Kunal Gandhi, Karamvir Godara, Dhananjai Agrawal, Vinay Malhotra, Pankaj Beniwal, Amith Dsouza
Thyroid Research and Practice 2017 14(2):71-74
Introduction: Thyroid hormones are known to influence renal function, development, and renal hemodynamics. In this study, we aimed to de ne the frequency and characteristics of various glomerular diseases associated with autoimmune thyroiditis. Methods: We reviewed retrospectively 36 patients with autoimmune thyroiditis referred for evaluation of proteinuria, hematuria, and/or renal impairment. Renal biopsy was performed in 32 patients and was examined with light microscopy and immunofluorescence. Six months follow-up data of 22 patients was reviewed. Results: The mean age of study population was 43.6 years. Most of them were females (n = 28). Mean duration of hypothyroidism (HT) was 1.5 years.

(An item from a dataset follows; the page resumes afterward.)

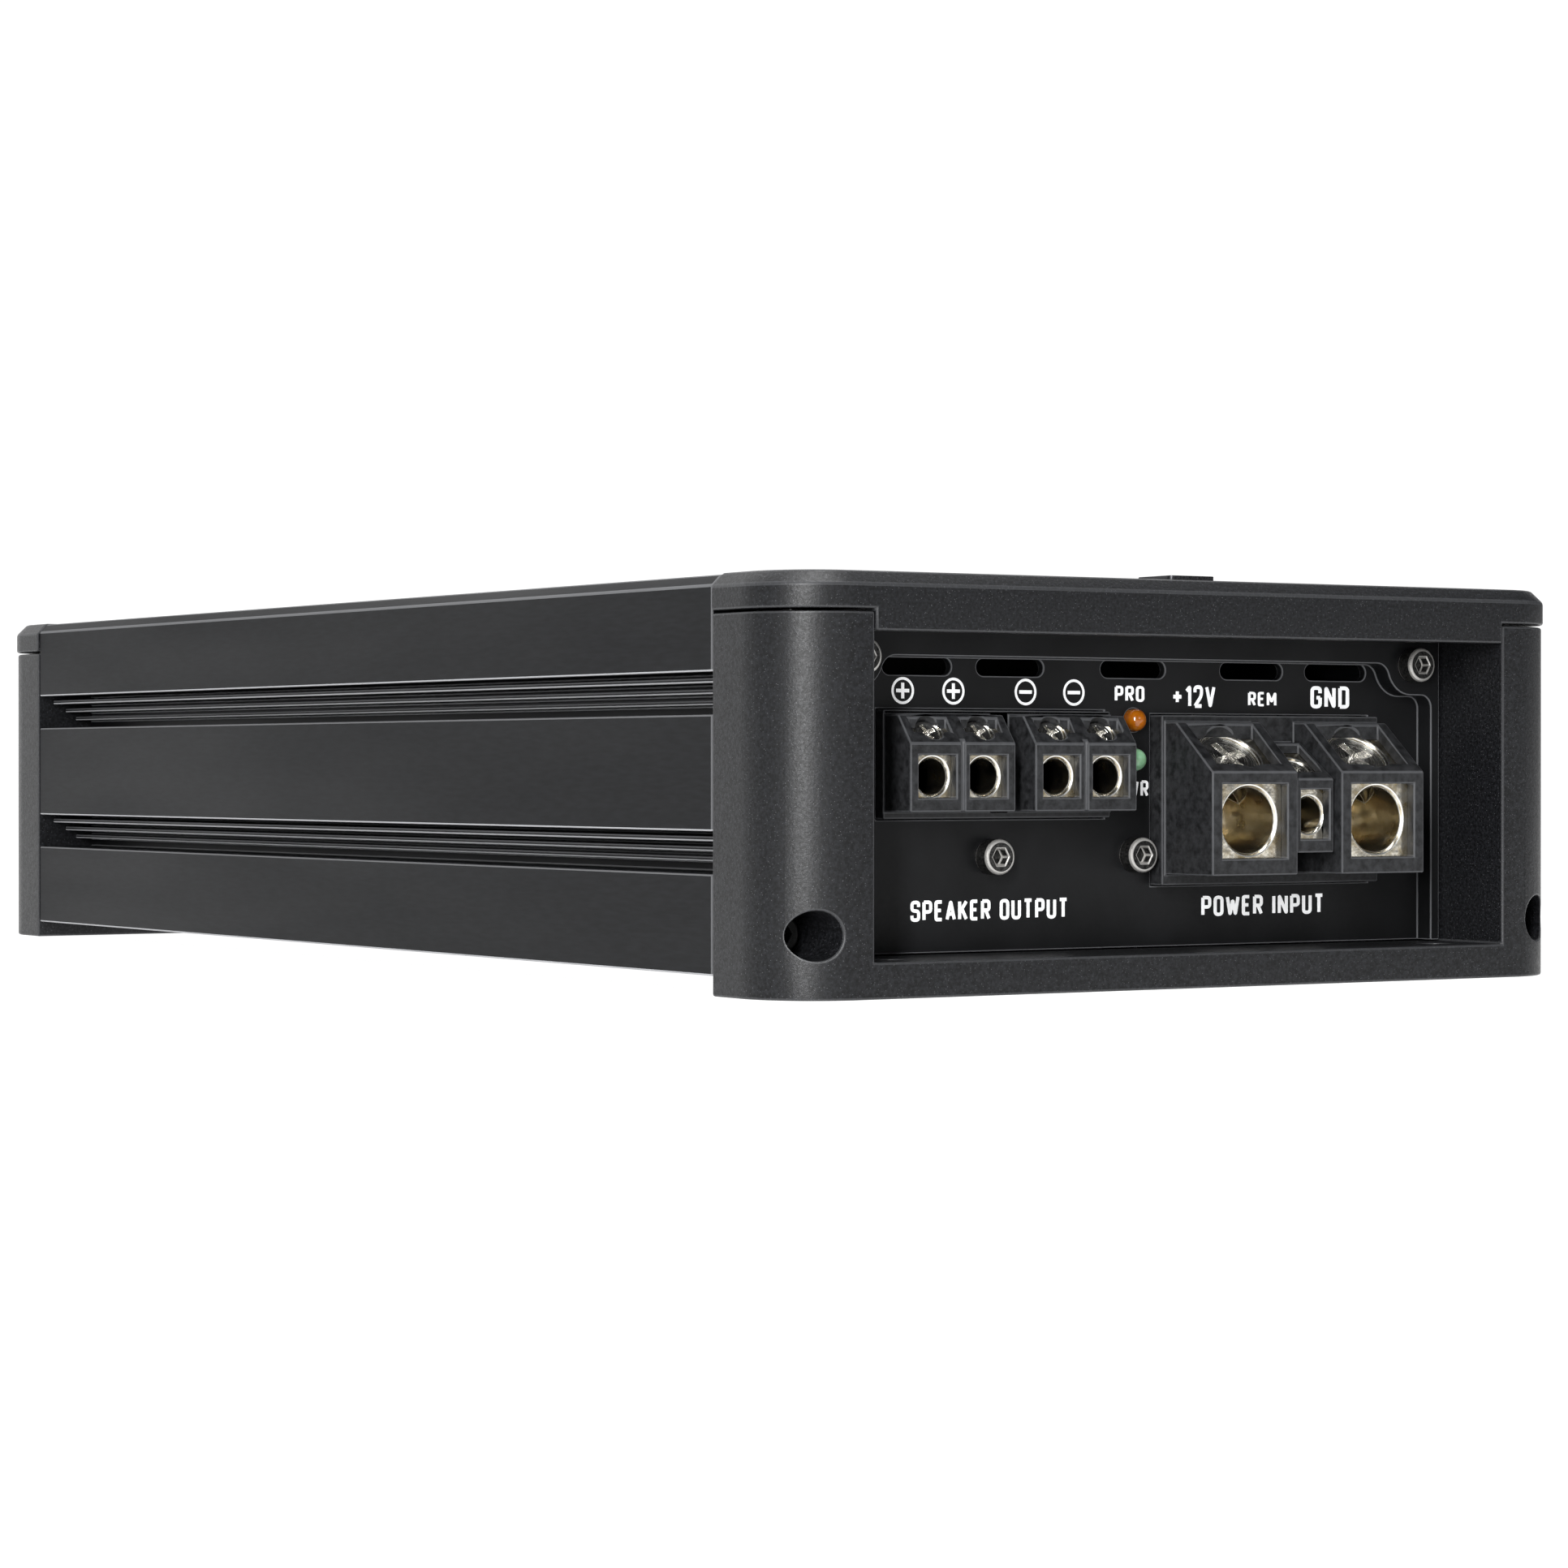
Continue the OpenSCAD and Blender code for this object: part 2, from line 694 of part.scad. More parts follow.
// What a way takes out of its block: the mouth, the screw's window and the barrel's seat
module way_cuts(x) {
  half_mouth = $mouth[0] / 2;
  window_v = $front + $seat - 0.2;
  bar([x - half_mouth, $front - over, $mouth[1]],
      [$mouth[0], $seat + 2 * over, $mouth[2] - $mouth[1]]);
  along_x(x - half_mouth, x + half_mouth) polygon([
    [window_v, lid_z(window_v)], [window_v, case_h], [ridge_v - 0.4, case_h],
    [ridge_v - 0.4, lid_z(ridge_v - 0.4)]
  ]);
  on_screw_axis(x) translate([0, 0, -($sunk + $thread)])
    cylinder(r = $screw_r + fit, h = $sunk + $thread + 2);
  along_x(x - $barrel_w / 2 - run, x + $barrel_w / 2 + run) barrel_outline(run);
  bar([x - $barrel_w / 2 - run, leg_v - fit, board_z - over],
      [$barrel_w + 2 * run, leg_t + 2 * fit, barrel_z0() - board_z + over]);
}

// Threaded hole for a clamp screw, with room for its tip and pad at full travel
module screw_hole() {
  thread_end = $sunk + $thread + $travel + fit;
  pad_end = thread_end + taper_l + pad_t + fit;
  translate([0, 0, -thread_end]) cylinder(r = $screw_r + run, h = thread_end + over);
  translate([0, 0, -thread_end - taper_l])
    cylinder(r1 = pad_r() + fit, r2 = $screw_r + run, h = taper_l);
  translate([0, 0, -pad_end]) cylinder(r = pad_r() + fit, h = pad_end);
  translate([0, 0, -($lid + 0.4)])
    cylinder(r1 = $screw_r + run, r2 = $screw_r + 1.6, h = 1.6);
}

module barrel(x) color([0.78, 0.76, 0.7]) {
  at_front() {
    difference() {
      along_x(x - $barrel_w / 2, x + $barrel_w / 2) barrel_outline(0);
      rod_y(x, $bore_z, barrel_v() - over, $bore_v, $bore_r, 64);
      translate([x, $bore_v, $bore_z]) sphere(r = $bore_r, $fn = 48);
      translate([x, barrel_v() - run, $bore_z]) rotate([-90, 0, 0])
        cylinder(r1 = $bore_r + 0.45, r2 = $bore_r, h = 0.45 + run);
      on_screw_axis(x) screw_hole();
    }
    bar([x - $barrel_w / 4, leg_v, board_z - board_t - 1.4],
        [$barrel_w / 2, leg_t, barrel_z0() - board_z + board_t + 2]);
  }
}

module clamp_screw(x) color([0.8, 0.79, 0.75]) {
  at_front() on_screw_axis(x) difference() {
    union() {
      translate([0, 0, -($sunk + $thread)]) cylinder(r = $screw_r, h = $thread);
      translate([0, 0, -($sunk + $thread + taper_l)])
        cylinder(r1 = pad_r(), r2 = $screw_r, h = taper_l);
    }
    for (turn = [0, 90]) rotate([0, 0, turn + 20])
      translate([-$screw_r * 0.72, -$screw_r * 0.16, -($sunk + 1.1)])
        cube([$screw_r * 1.44, $screw_r * 0.32, 1.1 + over]);
    translate([0, 0, -($sunk + $thread + taper_l + over)])
      cylinder(r = stub_r() + run, h = over + 1);
  }
}

module pressure_pad(x) color([0.7, 0.69, 0.66]) {
  at_front() on_screw_axis(x) {
    translate([0, 0, -($sunk + $thread + taper_l + run + pad_t)]) {
      cylinder(r = pad_r(), h = pad_t);
      cylinder(r = stub_r(), h = pad_t + 0.85);
    }
  }
}

module power_terminal_block() color([0.12, 0.12, 0.125]) {
  left_x = power_x - power_block_w / 2;
  at_front() difference() {
    union() {
      bar([left_x, block_v, power_block_z],
          [power_block_w, block_back_v - block_v, power_block_top - power_block_z]);
      bar([left_x, panel_back_v + 2.4, board_z],
          [power_block_w, block_back_v - panel_back_v - 2.4, power_block_z - board_z + over]);
      power_way() for (x = [positive_x, ground_x])
        along_x(x - power_tower_w / 2, x + power_tower_w / 2) tower_outline();
      remote_way() along_x(power_x - remote_tower_w / 2, power_x + remote_tower_w / 2)
        tower_outline();
    }
    power_way() for (x = [positive_x, ground_x]) way_cuts(x);
    remote_way() way_cuts(power_x);
  }
}

module speaker_terminal_block() color([0.12, 0.12, 0.125]) {
  left_x = speaker_x - speaker_block_w / 2;
  foot_v = panel_back_v + 2.4;
  groove = 0.5;
  at_front() speaker_way() difference() {
    union() {
      bar([left_x, block_v + 1, speaker_block_z],
          [speaker_block_w, block_back_v - block_v - 1, speaker_block_top - speaker_block_z]);
      bar([left_x, foot_v, board_z],
          [speaker_block_w, block_back_v - foot_v, speaker_block_z - board_z + over]);
      for (tower = [-1, 1]) {
        x = speaker_x + tower * speaker_gap / 2;
        along_x(x - speaker_tower_w / 2, x + speaker_tower_w / 2) tower_outline();
      }
    }
    for (x = speaker_ways_x) way_cuts(x);
    for (tower = [-1, 1])
      bar([speaker_x + tower * speaker_gap / 2 - groove / 2, $front - over, $z0 - over],
          [groove, over + 0.4, $z1 - $z0 + 2 * over]);
  }
}

module lamp(z) {
  at_front() {
    rod_y(0, z, panel_v - 0.6, panel_back_v + 3, lamp_r, 40);
    translate([0, panel_v - 0.6, z]) sphere(r = lamp_r, $fn = 40);
  }
}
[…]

Hypertension was seen in 16 patients and deranged renal function (estimated glomerular filtration rate <60 ml/min/1.73 m2) in 18 with a mean serum creatinine of 1.28 mg/dl at time of biopsy. 10 patients presented with nephrotic syndrome, 33 presented with isolated proteinuria and 22 presented with hematuria with or without significant proteinuria The most common histopathologic finding was membranous nephropathy (MGN) (n = 16), followed by minimal-change nephropathy (n = 5), focal segmental glomerulosclerosis (n = 5), immunoglobulin A nephropathy (n = 3), amyloidosis (n = 2), and membranoproliferative glomerulonephritis (n = 1). Membranous nephropathy was the most common finding inn patients with the nephrotic syndrome. Conclusion: Glomerular pathologies associated with HT are diverse and similar to those found in the general population; therefore, renal biopsy should be performed in cases with progressive renal failure or urinary abnormalities.